Starting at the line that contains "const glassSlide = new", copy every line down to the line that contains "bpy.data.objects.remove(obj)", inclusive, exactly as it stands. Omit all other lines.

* * * * * * * * *

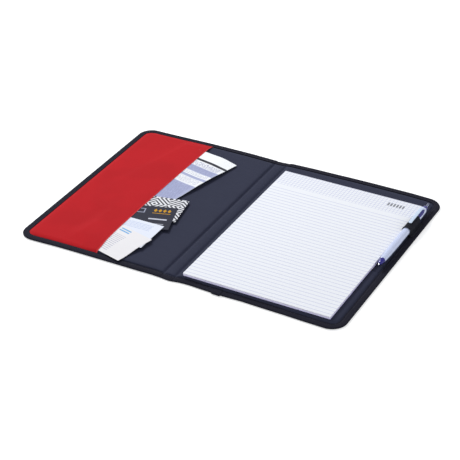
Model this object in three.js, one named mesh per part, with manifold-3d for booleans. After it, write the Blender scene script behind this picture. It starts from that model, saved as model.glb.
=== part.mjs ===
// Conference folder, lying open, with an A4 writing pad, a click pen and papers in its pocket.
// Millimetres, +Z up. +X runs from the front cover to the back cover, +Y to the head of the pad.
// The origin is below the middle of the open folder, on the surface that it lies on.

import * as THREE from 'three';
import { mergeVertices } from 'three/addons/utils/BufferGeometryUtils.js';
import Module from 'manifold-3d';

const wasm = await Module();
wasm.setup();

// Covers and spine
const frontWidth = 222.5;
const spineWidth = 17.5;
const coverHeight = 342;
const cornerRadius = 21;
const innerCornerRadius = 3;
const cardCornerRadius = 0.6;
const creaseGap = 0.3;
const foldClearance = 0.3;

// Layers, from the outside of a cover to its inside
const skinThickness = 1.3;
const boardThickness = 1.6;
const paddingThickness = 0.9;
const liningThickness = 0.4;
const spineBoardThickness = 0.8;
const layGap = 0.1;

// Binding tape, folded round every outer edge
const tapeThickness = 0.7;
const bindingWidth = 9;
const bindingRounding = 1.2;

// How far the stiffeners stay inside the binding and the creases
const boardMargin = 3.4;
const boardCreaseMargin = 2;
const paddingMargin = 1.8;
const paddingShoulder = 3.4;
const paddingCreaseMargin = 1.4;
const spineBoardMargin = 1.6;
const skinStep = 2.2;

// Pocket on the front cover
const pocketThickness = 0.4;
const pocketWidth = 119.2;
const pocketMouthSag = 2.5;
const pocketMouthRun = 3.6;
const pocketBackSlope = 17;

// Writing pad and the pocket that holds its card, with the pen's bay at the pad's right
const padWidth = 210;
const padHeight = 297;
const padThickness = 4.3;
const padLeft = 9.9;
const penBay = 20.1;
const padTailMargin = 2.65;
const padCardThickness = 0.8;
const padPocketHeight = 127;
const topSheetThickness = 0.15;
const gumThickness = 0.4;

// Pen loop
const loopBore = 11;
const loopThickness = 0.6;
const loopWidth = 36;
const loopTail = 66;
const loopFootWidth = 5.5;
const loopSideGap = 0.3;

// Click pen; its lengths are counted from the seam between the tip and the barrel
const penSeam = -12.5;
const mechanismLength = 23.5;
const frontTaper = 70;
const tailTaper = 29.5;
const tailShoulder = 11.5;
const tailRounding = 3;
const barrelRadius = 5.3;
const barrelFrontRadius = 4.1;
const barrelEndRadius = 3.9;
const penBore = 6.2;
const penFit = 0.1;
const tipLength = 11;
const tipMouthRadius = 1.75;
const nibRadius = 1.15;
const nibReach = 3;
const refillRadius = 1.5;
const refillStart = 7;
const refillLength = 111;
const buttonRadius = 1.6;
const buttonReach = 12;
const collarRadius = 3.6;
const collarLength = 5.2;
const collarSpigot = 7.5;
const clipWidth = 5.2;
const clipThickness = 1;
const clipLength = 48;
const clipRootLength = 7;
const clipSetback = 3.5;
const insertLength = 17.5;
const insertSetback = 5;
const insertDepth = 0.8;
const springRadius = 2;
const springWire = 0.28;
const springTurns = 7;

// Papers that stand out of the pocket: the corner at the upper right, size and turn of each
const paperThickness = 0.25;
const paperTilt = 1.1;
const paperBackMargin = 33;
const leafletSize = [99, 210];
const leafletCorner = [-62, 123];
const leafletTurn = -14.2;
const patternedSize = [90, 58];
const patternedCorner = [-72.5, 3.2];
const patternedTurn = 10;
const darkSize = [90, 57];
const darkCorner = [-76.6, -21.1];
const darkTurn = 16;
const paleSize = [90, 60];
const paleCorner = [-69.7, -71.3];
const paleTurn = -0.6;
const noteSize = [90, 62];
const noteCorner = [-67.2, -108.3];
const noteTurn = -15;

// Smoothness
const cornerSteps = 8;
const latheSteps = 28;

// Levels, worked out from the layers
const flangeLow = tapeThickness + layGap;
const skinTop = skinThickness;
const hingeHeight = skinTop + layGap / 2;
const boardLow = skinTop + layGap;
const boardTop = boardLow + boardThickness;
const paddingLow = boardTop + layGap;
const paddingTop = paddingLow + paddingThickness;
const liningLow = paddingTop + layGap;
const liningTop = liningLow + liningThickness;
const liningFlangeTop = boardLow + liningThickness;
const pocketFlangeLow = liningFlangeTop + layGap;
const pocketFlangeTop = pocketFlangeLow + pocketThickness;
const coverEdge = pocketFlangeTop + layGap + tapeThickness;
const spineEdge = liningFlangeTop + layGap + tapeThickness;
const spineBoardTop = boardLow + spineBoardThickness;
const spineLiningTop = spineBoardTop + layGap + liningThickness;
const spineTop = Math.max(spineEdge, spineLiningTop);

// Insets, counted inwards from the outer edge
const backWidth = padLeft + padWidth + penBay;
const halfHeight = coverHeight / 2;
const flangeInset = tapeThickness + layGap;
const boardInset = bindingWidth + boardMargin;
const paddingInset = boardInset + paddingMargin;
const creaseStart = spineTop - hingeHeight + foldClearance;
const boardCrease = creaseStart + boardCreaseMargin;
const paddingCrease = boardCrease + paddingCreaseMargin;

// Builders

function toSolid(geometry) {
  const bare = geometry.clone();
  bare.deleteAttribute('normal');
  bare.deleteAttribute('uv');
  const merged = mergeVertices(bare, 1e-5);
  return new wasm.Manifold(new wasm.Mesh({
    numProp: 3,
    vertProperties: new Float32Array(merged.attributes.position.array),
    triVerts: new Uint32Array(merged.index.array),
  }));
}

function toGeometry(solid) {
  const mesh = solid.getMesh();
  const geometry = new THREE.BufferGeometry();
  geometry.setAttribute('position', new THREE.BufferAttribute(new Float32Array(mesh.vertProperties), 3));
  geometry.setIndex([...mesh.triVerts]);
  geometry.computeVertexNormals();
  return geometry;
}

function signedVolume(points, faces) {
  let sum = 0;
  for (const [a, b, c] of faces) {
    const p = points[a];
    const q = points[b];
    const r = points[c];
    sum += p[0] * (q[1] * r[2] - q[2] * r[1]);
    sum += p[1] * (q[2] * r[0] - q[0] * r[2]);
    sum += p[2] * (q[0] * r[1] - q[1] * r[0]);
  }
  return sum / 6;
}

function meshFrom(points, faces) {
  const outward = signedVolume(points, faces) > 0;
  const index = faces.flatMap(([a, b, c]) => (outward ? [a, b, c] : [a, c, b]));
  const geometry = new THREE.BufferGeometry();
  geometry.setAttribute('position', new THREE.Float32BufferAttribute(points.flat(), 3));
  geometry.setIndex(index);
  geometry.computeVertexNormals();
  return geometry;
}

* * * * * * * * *

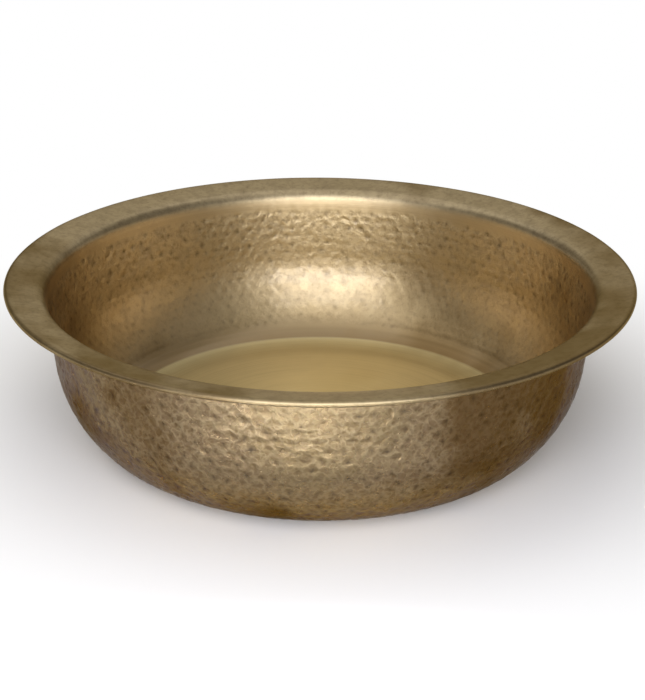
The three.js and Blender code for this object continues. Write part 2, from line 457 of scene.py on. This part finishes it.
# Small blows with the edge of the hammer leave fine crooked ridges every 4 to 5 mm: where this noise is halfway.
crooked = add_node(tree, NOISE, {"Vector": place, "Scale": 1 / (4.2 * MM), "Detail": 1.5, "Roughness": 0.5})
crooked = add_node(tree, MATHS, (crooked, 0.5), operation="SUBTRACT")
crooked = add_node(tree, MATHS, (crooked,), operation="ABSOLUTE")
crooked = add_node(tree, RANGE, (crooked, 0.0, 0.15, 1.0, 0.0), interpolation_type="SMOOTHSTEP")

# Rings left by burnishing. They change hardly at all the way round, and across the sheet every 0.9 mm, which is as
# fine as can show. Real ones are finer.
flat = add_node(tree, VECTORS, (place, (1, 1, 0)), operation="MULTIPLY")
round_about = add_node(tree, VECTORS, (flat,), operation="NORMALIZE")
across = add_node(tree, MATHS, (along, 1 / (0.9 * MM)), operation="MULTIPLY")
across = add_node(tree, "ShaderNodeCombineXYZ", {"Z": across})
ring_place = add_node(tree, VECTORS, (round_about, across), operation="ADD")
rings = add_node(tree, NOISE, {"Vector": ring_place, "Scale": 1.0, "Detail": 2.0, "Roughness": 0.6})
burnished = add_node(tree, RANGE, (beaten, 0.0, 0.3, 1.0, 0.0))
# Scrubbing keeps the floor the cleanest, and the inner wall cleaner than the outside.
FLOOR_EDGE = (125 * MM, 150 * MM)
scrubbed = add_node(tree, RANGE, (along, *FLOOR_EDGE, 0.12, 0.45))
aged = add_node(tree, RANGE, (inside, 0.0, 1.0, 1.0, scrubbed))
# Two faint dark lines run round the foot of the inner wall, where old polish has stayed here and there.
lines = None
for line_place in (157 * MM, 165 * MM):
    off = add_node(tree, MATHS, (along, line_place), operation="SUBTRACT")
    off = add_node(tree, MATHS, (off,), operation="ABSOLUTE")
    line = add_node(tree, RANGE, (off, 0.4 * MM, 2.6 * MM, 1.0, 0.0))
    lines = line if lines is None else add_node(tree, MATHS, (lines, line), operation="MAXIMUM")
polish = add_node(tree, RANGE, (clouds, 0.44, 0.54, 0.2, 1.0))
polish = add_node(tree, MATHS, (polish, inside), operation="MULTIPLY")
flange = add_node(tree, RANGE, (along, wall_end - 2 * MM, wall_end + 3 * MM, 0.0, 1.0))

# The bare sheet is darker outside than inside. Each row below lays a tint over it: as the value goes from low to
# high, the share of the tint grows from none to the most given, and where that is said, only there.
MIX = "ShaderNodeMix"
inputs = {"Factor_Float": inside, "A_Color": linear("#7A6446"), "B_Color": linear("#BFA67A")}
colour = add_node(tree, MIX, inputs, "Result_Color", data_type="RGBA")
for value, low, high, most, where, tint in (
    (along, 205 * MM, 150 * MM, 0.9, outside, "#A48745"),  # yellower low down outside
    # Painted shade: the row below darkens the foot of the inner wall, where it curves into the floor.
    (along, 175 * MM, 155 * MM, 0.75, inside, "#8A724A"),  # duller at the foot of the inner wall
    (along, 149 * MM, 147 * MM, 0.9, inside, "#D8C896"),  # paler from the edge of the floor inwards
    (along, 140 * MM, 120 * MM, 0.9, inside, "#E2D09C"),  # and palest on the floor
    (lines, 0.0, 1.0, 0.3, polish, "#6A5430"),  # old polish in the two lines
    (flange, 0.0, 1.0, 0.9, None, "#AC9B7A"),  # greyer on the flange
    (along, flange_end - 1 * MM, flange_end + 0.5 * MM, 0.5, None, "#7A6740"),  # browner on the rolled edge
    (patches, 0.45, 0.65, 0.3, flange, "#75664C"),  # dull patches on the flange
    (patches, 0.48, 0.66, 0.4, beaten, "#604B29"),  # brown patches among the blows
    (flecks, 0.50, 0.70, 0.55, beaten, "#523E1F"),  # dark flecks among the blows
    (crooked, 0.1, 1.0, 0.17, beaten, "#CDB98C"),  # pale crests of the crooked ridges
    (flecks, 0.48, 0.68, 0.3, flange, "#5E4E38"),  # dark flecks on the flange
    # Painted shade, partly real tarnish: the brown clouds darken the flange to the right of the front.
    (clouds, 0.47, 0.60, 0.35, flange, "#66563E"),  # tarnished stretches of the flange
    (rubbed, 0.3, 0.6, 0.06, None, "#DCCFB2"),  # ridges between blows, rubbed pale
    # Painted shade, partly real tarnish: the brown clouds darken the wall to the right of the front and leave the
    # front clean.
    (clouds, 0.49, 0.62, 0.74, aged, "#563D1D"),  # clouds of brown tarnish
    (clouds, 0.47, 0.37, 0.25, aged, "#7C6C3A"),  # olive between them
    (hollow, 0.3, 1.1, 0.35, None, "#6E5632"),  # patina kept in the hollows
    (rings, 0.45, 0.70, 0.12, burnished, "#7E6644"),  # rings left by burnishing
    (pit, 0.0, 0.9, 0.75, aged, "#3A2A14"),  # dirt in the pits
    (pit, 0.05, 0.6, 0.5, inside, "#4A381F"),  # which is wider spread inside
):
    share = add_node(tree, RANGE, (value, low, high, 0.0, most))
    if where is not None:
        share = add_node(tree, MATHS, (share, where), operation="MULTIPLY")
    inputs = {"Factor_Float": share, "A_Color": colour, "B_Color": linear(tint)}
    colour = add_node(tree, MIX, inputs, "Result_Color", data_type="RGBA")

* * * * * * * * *

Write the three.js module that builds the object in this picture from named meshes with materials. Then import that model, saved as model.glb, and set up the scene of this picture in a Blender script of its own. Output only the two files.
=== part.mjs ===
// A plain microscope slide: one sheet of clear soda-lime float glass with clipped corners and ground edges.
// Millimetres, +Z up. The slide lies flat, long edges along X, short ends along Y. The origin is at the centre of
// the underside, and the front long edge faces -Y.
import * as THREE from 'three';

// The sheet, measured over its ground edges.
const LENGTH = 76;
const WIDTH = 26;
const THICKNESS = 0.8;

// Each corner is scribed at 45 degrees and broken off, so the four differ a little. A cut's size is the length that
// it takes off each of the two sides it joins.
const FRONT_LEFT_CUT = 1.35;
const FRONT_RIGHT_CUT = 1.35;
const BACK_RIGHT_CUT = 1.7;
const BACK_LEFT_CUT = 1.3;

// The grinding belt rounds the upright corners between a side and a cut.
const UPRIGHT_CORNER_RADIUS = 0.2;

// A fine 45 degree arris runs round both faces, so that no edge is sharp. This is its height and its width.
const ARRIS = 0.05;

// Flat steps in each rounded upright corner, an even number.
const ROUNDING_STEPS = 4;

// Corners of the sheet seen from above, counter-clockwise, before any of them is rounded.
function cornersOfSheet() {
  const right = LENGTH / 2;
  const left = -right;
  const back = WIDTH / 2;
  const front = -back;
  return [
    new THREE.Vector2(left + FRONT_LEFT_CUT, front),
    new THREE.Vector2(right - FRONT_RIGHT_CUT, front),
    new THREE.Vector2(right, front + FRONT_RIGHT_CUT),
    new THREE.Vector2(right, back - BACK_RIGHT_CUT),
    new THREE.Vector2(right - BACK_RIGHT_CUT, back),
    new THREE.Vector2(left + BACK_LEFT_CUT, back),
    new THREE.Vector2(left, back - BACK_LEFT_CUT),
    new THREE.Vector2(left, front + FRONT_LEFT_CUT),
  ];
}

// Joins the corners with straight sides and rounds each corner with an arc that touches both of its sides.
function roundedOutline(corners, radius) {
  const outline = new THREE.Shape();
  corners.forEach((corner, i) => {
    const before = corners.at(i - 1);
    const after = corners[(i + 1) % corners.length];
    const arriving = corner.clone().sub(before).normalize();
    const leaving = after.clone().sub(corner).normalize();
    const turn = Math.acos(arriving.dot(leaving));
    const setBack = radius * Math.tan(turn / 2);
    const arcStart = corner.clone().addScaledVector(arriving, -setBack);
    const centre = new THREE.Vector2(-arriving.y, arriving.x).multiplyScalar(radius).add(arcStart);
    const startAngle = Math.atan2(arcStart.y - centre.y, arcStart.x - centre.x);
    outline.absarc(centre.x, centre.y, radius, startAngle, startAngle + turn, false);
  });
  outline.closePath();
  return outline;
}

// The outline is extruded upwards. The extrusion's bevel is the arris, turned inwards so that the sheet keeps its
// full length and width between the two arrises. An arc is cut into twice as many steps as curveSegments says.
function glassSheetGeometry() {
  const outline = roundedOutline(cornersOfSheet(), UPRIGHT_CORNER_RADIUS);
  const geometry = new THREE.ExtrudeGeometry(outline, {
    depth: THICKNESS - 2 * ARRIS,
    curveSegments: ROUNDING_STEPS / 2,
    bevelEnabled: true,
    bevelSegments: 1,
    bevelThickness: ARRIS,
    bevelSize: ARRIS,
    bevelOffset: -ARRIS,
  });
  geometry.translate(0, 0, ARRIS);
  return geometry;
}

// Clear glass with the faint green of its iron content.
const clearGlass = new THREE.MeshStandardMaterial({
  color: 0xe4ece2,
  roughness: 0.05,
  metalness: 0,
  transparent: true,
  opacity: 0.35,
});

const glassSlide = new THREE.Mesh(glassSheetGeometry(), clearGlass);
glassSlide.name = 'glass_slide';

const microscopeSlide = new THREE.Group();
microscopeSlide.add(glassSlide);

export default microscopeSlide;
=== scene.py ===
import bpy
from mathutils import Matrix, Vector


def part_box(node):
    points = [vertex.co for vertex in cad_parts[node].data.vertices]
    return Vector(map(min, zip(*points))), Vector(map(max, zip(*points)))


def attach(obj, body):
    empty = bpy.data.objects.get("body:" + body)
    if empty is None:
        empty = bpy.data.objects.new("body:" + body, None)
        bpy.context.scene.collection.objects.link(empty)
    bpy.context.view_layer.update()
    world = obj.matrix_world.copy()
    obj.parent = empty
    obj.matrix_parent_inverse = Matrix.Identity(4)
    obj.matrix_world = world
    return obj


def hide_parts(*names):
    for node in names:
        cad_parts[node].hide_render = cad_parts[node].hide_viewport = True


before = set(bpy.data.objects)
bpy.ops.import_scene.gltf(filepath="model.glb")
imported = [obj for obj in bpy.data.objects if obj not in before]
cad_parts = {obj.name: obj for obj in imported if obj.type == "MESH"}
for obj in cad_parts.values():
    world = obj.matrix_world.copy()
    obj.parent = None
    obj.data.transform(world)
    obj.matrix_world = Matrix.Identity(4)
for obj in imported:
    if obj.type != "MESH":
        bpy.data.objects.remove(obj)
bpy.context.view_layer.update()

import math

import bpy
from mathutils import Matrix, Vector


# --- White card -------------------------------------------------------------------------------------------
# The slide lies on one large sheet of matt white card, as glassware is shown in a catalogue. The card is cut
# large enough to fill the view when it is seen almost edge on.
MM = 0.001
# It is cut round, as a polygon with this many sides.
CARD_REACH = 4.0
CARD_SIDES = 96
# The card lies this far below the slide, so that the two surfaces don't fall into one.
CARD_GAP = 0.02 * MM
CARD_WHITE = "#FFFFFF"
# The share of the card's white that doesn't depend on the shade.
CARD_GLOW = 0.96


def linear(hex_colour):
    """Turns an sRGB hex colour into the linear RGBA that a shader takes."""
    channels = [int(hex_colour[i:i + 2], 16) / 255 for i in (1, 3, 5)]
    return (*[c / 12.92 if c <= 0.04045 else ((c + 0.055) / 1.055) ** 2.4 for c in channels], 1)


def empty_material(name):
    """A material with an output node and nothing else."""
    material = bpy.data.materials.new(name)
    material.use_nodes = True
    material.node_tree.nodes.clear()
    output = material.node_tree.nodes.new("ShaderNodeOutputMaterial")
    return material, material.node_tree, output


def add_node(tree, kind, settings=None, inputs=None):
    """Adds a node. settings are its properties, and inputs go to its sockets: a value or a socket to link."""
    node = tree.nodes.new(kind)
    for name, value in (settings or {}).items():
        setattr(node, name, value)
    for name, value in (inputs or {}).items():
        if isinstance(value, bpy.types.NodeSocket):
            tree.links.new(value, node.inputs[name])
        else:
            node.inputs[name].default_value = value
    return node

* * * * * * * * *

▶ **THE SOLUTION**
const glassSlide = new THREE.Mesh(glassSheetGeometry(), clearGlass);
glassSlide.name = 'glass_slide';

const microscopeSlide = new THREE.Group();
microscopeSlide.add(glassSlide);

export default microscopeSlide;
=== scene.py ===
import bpy
from mathutils import Matrix, Vector


def part_box(node):
    points = [vertex.co for vertex in cad_parts[node].data.vertices]
    return Vector(map(min, zip(*points))), Vector(map(max, zip(*points)))


def attach(obj, body):
    empty = bpy.data.objects.get("body:" + body)
    if empty is None:
        empty = bpy.data.objects.new("body:" + body, None)
        bpy.context.scene.collection.objects.link(empty)
    bpy.context.view_layer.update()
    world = obj.matrix_world.copy()
    obj.parent = empty
    obj.matrix_parent_inverse = Matrix.Identity(4)
    obj.matrix_world = world
    return obj


def hide_parts(*names):
    for node in names:
        cad_parts[node].hide_render = cad_parts[node].hide_viewport = True


before = set(bpy.data.objects)
bpy.ops.import_scene.gltf(filepath="model.glb")
imported = [obj for obj in bpy.data.objects if obj not in before]
cad_parts = {obj.name: obj for obj in imported if obj.type == "MESH"}
for obj in cad_parts.values():
    world = obj.matrix_world.copy()
    obj.parent = None
    obj.data.transform(world)
    obj.matrix_world = Matrix.Identity(4)
for obj in imported:
    if obj.type != "MESH":
        bpy.data.objects.remove(obj)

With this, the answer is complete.